Descobri um velho panfleto de (in)segurança da USP

Por Beatriz Cristina

Arte: Beatriz Cristina

Querido diário, 

Diante da onda de furtos qualificados que vem ocorrendo na Cidade Universitária, estou apreensiva e, por isso, tentei buscar uma forma de prevenção lendo o Incrível Panfleto das Medidas de Segurança. É possível encontrar um exemplar sendo usado como calço ou em lugares como aquelas mesinhas das bibliotecas onde há papéis desde 1980 ou antes, pois a escrita do panfleto é mais erudita do que uma fusão entre Machado de Assis com José de Alencar. 

Talvez, posso criar paranoias em relação à minha segurança dentro da bolha social criada nesse lugar ou usar a criatividade para encontrar alternativas melhores. Alguns trechos interessantes para aplicarmos no dia a dia também:   

“Quando alguém se aproximar pedindo esmolas ou fazendo qualquer pergunta, tome cuidado, pois esta é uma forma de aproximação usada pelos infratores.”

Contato humano é algo realmente difícil, principalmente se alguém pergunta alguma informação que eu não sei. Na dúvida, saia correndo. 

“Evite carregar bolsas ou carteiras. Caso seja necessário, as leve junto ao corpo, protegidas pelo braço ou mão, e nunca voltadas para rua”. Depois dessa dica preciosa, levarei meus livros em um carrinho de feira, minha sacola de pano fica suja quando a coloco no chão do circular.

Grupinhos que andam vagarosamente pelas calçadas sempre são um pesadelo pra quem está com pressa, por isso outra dica de segurança seria “caminhe contra o fluxo do trânsito.” Grande risco de ser atropelado, mesmo. Já tentou fazer nas avenidas largas da Cidade Universitária? Acho o trânsito de São Paulo muito hostil, não que as cidades vizinhas sejam tranquilas. Todo dia, no meu caminho até aqui, vejo briga de trânsito. Se eles soubessem que, segundo o panfleto de segurança da USP, “se for ameaçado por algum condutor de veículo, corra em sentido oposto ao dele, grite e peça socorro”, acabaríamos com o problema de mobilidade e segurança… ou só seríamos atropelados.

Ando distraidamente pelos lugares, não adianta. Quando descobri que “à noite, caminhe sempre afastado de muros e, ao dobrar esquinas, o faça da maneira mais afastada da curva”, tive certeza: se eu encontrasse alguém na rua, eu poderia esbarrar e, assim, eu estaria cometendo a primeira infração que citei.

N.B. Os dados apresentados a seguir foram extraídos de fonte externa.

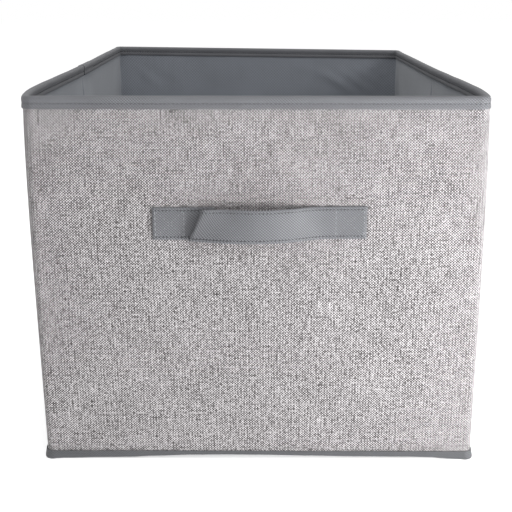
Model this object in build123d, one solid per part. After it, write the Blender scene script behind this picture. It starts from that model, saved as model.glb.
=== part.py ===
from build123d import *

import math
import os

# Folding fabric storage bin, in millimetres. The origin is on the floor, under the middle of the
# base. +X is to the right, the front panel with its pull handle faces -Y, and +Z is up.

# ---- overall sizes, over the outer fabric -------------------------------------------------------
bin_width = 320.0
bin_depth = 400.0
bin_height = 278.0
corner_radius = 6.0

# ---- the layers of a wall, from the outside in --------------------------------------------------
outer_thickness = 0.8
board_thickness = 2.4
lining_thickness = 0.8
binding_thickness = 0.9
binding_drop = 9.0

# ---- the base -----------------------------------------------------------------------------------
base_cloth_thickness = 0.8
base_cloth_upstand = 5.8
base_board_thickness = 3.0
base_cover_thickness = 0.8
base_board_clearance = 2.0
wall_foot_clearance = 0.5

# ---- the sewn folds between the wall boards -----------------------------------------------------
seam_radius = 1.5
seam_clearance = 0.1
seam_tongue_thickness = 1.2
fold_gap = 3.2
binding_fold_gap = 5.0
corner_gap = 0.6
binding_corner_gap = 2.4

# ---- the pull handle ----------------------------------------------------------------------------
strap_width = 24.0
strap_length = 153.0
strap_thickness = 1.6
strap_patch_length = 23.0
strap_bow = 16.0
strap_centre_x = 2.0
strap_centre_height = 187.5
thread_width = 0.5
thread_thickness = 0.3
stitch_margin = 2.5

# ---- places worked out from the sizes above -----------------------------------------------------
half_width = bin_width / 2
half_depth = bin_depth / 2
wall_thickness = outer_thickness + board_thickness + lining_thickness
wall_top = bin_height - binding_thickness
flat_half_width = half_width - corner_radius
corner_line = half_depth - corner_radius
seam_reach = (corner_radius - outer_thickness - seam_radius - seam_clearance) * math.sqrt(0.5)
corner_axis_x = flat_half_width + seam_reach
corner_axis_y = corner_line + seam_reach
fold_axis_x = half_width - seam_radius - seam_clearance
hinged_foot = base_cloth_upstand + wall_foot_clearance
lining_face = wall_thickness + binding_thickness
tongue_face = outer_thickness + board_thickness


def span_box(x_low, x_high, y_low, y_high, z_low, z_high):
    """A block given by its two ends along each axis."""
    block = Box(x_high - x_low, y_high - y_low, z_high - z_low, align=(Align.MIN,) * 3)
    return Pos(x_low, y_low, z_low) * block


def rounded_ring(outside, inside, z_low, z_high):
    """The band between two insets of the bin's rounded outline, as a hollow upright tube."""
    tube = None
    for inset in (outside, inside):
        outline = RectangleRounded(
            bin_width - 2 * inset, bin_depth - 2 * inset, corner_radius - inset
        )
        column = Pos(0, 0, z_low) * extrude(outline, z_high - z_low)
        tube = column if tube is None else tube - column
    return tube


def end_band(side, outside, inside, z_low, z_high):
    """The part of a ring that covers one end wall (side -1 front, 1 rear) and wraps its corners."""
    reach = bin_width
    y_inner = side * corner_line
    y_outer = side * bin_depth
    keep = span_box(-reach, reach, min(y_inner, y_outer), max(y_inner, y_outer), z_low, z_high)
    return rounded_ring(outside, inside, z_low, z_high) & keep


def end_slab(side, outside, inside, z_low, z_high):
    """A flat layer of one end wall, between two insets from its outer face."""
    y_outer = side * (half_depth - outside)
    y_inner = side * (half_depth - inside)
    y_low = min(y_outer, y_inner)
    y_high = max(y_outer, y_inner)
    return span_box(-flat_half_width, flat_half_width, y_low, y_high, z_low, z_high)


def side_slab(side, half, outside, inside, gaps, z_low, z_high):
    """A flat layer of one side panel (side -1 left, 1 right; half -1 front, 1 rear).

    The gaps are those it leaves to the fold's axis and to the cloth that wraps the corner.
    """
    x_outer = side * (half_width - outside)
    x_inner = side * (half_width - inside)
    y_fold = half * gaps[0]
    y_corner = half * (corner_line - gaps[1])
    return span_box(
        min(x_outer, x_inner),
        max(x_outer, x_inner),
        min(y_fold, y_corner),
        max(y_fold, y_corner),
        z_low,
        z_high,
    )


def end_wall(side, foot):
    """Board, outer fabric, lining and rim binding of the front or the rear wall."""
    rim_low = bin_height - binding_drop
    inner_edge = wall_thickness + binding_thickness
    outer_leg = end_band(side, -binding_thickness, 0, rim_low, bin_height)
    corner_cap = end_band(side, -binding_thickness, outer_thickness, wall_top, bin_height)
    flat_cap = end_slab(side, -binding_thickness, inner_edge, wall_top, bin_height)
    inner_leg = end_slab(side, wall_thickness, inner_edge, rim_low, bin_height)
    return {
        "outer": end_band(side, 0, outer_thickness, foot, wall_top),
        "board": end_slab(side, outer_thickness, tongue_face, foot, wall_top),
        "lining": end_slab(side, tongue_face, wall_thickness, foot, wall_top),
        "binding": outer_leg + corner_cap + flat_cap + inner_leg,
    }


def side_panel(side, half):
    """Board, outer fabric, lining and rim binding of one half of a side wall."""
    rim_low = bin_height - binding_drop
    inner_edge = wall_thickness + binding_thickness
    layer_gaps = (fold_gap, corner_gap)
    tape_gaps = (binding_fold_gap, binding_corner_gap)

    def layer(outside, inside):
        return side_slab(side, half, outside, inside, layer_gaps, hinged_foot, wall_top)

    def tape(outside, inside, z_low):
        return side_slab(side, half, outside, inside, tape_gaps, z_low, bin_height)

    outer_leg = tape(-binding_thickness, 0, rim_low)
    cap = tape(-binding_thickness, inner_edge, wall_top)
    inner_leg = tape(wall_thickness, inner_edge, rim_low)
    return {
        "outer": layer(0, outer_thickness),
        "board": layer(outer_thickness, tongue_face),
        "lining": layer(tongue_face, wall_thickness),
        "binding": outer_leg + cap + inner_leg,
    }


def seam_roll(x, y, foot):
    """The round sewn fold between two boards, on the upright axis that they turn about."""
    return Pos(x, y, foot) * Cylinder(
        seam_radius, wall_top - foot, align=(Align.CENTER, Align.CENTER, Align.MIN)
    )


def corner_seam(side, end, foot):
    """A corner fold, with its seam allowance reaching the edge of the end wall's board."""
    x_axis = side * corner_axis_x
    x_board = side * flat_half_width
    y_inner = end * (half_depth - tongue_face)
    y_outer = end * (half_depth - tongue_face + seam_tongue_thickness)
    tongue = span_box(
        min(x_axis, x_board),
        max(x_axis, x_board),
        min(y_inner, y_outer),
        max(y_inner, y_outer),
        foot,
        wall_top,
    )
    return seam_roll(x_axis, end * corner_axis_y, foot) + tongue


def fold_seam(side):
    """The fold down the middle of a side wall, sewn to the edge of the rear panel's board."""
    x_axis = side * fold_axis_x
    half_tongue = seam_tongue_thickness / 2
    tongue = span_box(
        x_axis - half_tongue, x_axis + half_tongue, 0, fold_gap, hinged_foot, wall_top
    )
    return seam_roll(x_axis, 0, hinged_foot) + tongue


def base_fabric():
    """The shallow tray of base cloth that turns up over the foot of the walls."""
    floor_cloth = extrude(
        RectangleRounded(bin_width, bin_depth, corner_radius), base_cloth_thickness
    )
    return floor_cloth + rounded_ring(0, base_cloth_thickness, 0, base_cloth_upstand)


def base_insert():
    """The loose base board and the lining cloth sewn round it."""
    half_x = half_width - lining_face - base_board_clearance
    half_y = half_depth - lining_face - base_board_clearance
    cover_top = base_cloth_thickness + base_board_thickness + 2 * base_cover_thickness
    wrap = base_cover_thickness
    board = span_box(
        wrap - half_x,
        half_x - wrap,
        wrap - half_y,
        half_y - wrap,
        base_cloth_thickness + wrap,
        cover_top - wrap,
    )
    wrapped = span_box(-half_x, half_x, -half_y, half_y, base_cloth_thickness, cover_top)
    return {"base_board": board, "base_board_cover": wrapped - board}


def handle_strap():
    """The pull handle: a strap sewn flat at both ends that bows away from the front panel."""
    half_length = strap_length / 2
    half_bow = half_length - strap_patch_length
    skin = strap_thickness
    with BuildPart() as strap:
        with BuildSketch(Plane.XY.offset(strap_centre_height - strap_width / 2)):
            with BuildLine():
                Polyline((-half_bow, 0), (-half_length, 0), (-half_length, -skin), (-half_bow, -skin))
                ThreePointArc((-half_bow, -skin), (0, -strap_bow - skin), (half_bow, -skin))
                Polyline((half_bow, -skin), (half_length, -skin), (half_length, 0), (half_bow, 0))
                ThreePointArc((half_bow, 0), (0, -strap_bow), (-half_bow, 0))
            make_face()
        extrude(amount=strap_width)
    return Pos(strap_centre_x, -half_depth, 0) * strap.part


def handle_stitching():
    """The two crossed squares of thread that hold the strap's ends, as one group."""
    square_x = strap_patch_length - 2 * stitch_margin
    square_z = strap_width - 2 * stitch_margin
    diagonal = math.hypot(square_x, square_z) - thread_width
    slope = math.degrees(math.atan2(square_z, square_x))
    y_thread = -half_depth - strap_thickness - thread_thickness / 2
    patch_x = strap_length / 2 - strap_patch_length / 2
    squares = []
    for end in (-1, 1):
        outer = Box(square_x, thread_thickness, square_z)
        hollow = Box(
            square_x - 2 * thread_width, 2 * thread_thickness, square_z - 2 * thread_width
        )
        square = outer - hollow
        for turn in (-slope, slope):
            square = square + Rot(0, turn, 0) * Box(diagonal, thread_thickness, thread_width)
        x_patch = strap_centre_x + end * patch_x
        squares.append(Pos(x_patch, y_thread, strap_centre_height) * square)
    return Compound(squares)


def all_parts():
    """Every node of the bin, by name."""
    parts = {
        "base_fabric": base_fabric(),
        "handle_strap": handle_strap(),
        "handle_stitching": handle_stitching(),
    }
    parts.update(base_insert())
    walls = {
        "rear": end_wall(1, base_cloth_upstand),
        "front": end_wall(-1, hinged_foot),
    }
    for side_name, side in (("left", -1), ("right", 1)):
        walls[f"{side_name}_rear"] = side_panel(side, 1)
        walls[f"{side_name}_front"] = side_panel(side, -1)
        parts[f"{side_name}_rear_corner_seam"] = corner_seam(side, 1, base_cloth_upstand)
        parts[f"{side_name}_front_corner_seam"] = corner_seam(side, -1, hinged_foot)
        parts[f"{side_name}_fold_seam"] = fold_seam(side)
    for wall_name, layers in walls.items():
        for layer_name, layer in layers.items():
            parts[f"{wall_name}_{layer_name}"] = layer
    return parts


os.makedirs("parts", exist_ok=True)
for node_name, node in all_parts().items():
    export_step(node, f"parts/{node_name}.step")
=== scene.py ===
"""Looks of a folding fabric storage bin: linen-look walls, grey trim, lining, handle and base.

All sizes are in metres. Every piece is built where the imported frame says, with +X to the right,
the front panel facing -Y and +Z up.
"""

import logging
import math
from dataclasses import dataclass
from enum import Enum
from typing import Callable, List, Optional, Sequence, Tuple, Union

import bmesh
import bpy
from mathutils import Matrix, Vector, noise


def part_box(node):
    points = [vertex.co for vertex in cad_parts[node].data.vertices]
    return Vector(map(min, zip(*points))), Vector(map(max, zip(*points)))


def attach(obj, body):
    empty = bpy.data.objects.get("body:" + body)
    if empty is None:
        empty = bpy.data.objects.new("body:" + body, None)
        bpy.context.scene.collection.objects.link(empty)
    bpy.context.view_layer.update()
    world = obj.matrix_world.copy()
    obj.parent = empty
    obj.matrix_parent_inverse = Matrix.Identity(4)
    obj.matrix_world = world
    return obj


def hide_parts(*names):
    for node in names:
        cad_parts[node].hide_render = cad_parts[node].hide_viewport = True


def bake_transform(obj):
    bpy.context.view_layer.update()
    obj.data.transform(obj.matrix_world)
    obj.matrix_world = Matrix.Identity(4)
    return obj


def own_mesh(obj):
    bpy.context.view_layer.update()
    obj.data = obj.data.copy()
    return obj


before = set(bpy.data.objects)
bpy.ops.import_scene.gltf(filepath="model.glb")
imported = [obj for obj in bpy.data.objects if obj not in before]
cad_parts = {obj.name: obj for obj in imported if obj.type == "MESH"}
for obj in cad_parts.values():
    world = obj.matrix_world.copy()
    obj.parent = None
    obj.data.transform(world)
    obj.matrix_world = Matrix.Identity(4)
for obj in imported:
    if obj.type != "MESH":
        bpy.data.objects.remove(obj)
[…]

Desde que fui demitida, venho tentando economizar o dinheiro da conta, mas preciso me alimentar durante as aulas. “Os valores para necessidades imediatas (como transporte, alimentação, etc) devem ser separados das notas de maior valor.” Com um total de 15 reais na carteira e quase devendo no banco, a dica “evite levar grandes quantias em dinheiro para efetuar suas compras” não ajuda os amiguinhos com cartão de crédito pago pelos pais. 

Tudo bem, as tias dos restaurantes preferem que você pague com trocados para facilitar o troco. Realmente, aí eu tenho que concordar, porque são melhores do que os talões de cheques. Na verdade, talão de cheque, no singular, pois, segundo o panfleto, “evite trazer consigo mais de um talão de cheque.”

Sabe o que é mais estranho? O panfleto resiste bravamente à tecnologia coexistindo com o APP de segurança. A dica de procurar ajuda ligando para o Serviço de Prevenção e Proteção da Universidade ainda tá lá! Já tentou usar o celular em alguns lugares como a Rua do Matão e onde o eduroam não chega? 

Escrevo coisas óbvias entre as páginas desse diário. Uma delas é “caso seja abordado por um infrator, nunca reaja, pois ele pode estar armado e, geralmente não age sozinho.”  Nunca vi alguém cometer um assalto apenas na base do grito o crimes graves sem intimidar e render sua vítima. É um pouco inocente pensar desse jeito, sem pensar na imprevisibilidade humana.  

Apesar de não fazer parte de nenhuma atlética e não conseguir fazer alguma atividade do Cepeusp, gosto muito de esportes. Quando estou empolgada acabo comprando alguns equipamentos, como patins, raquetes, capacetes, luvas de boxe… mas nunca comprei um apito. E agora? Aqui fala que “Ao caminhar em lugar ermo,tenha consigo um apito, como aqueles dos juízes de futebol. Ele poderá ser útil para chamar a atenção, mas nunca use na presença do infrator” Ué…entramos em um paradoxo. 

Querido diário,

Por falta de espaço entre suas páginas restantes, deixo meus registros sobre as outras dicas para um próximo caderno.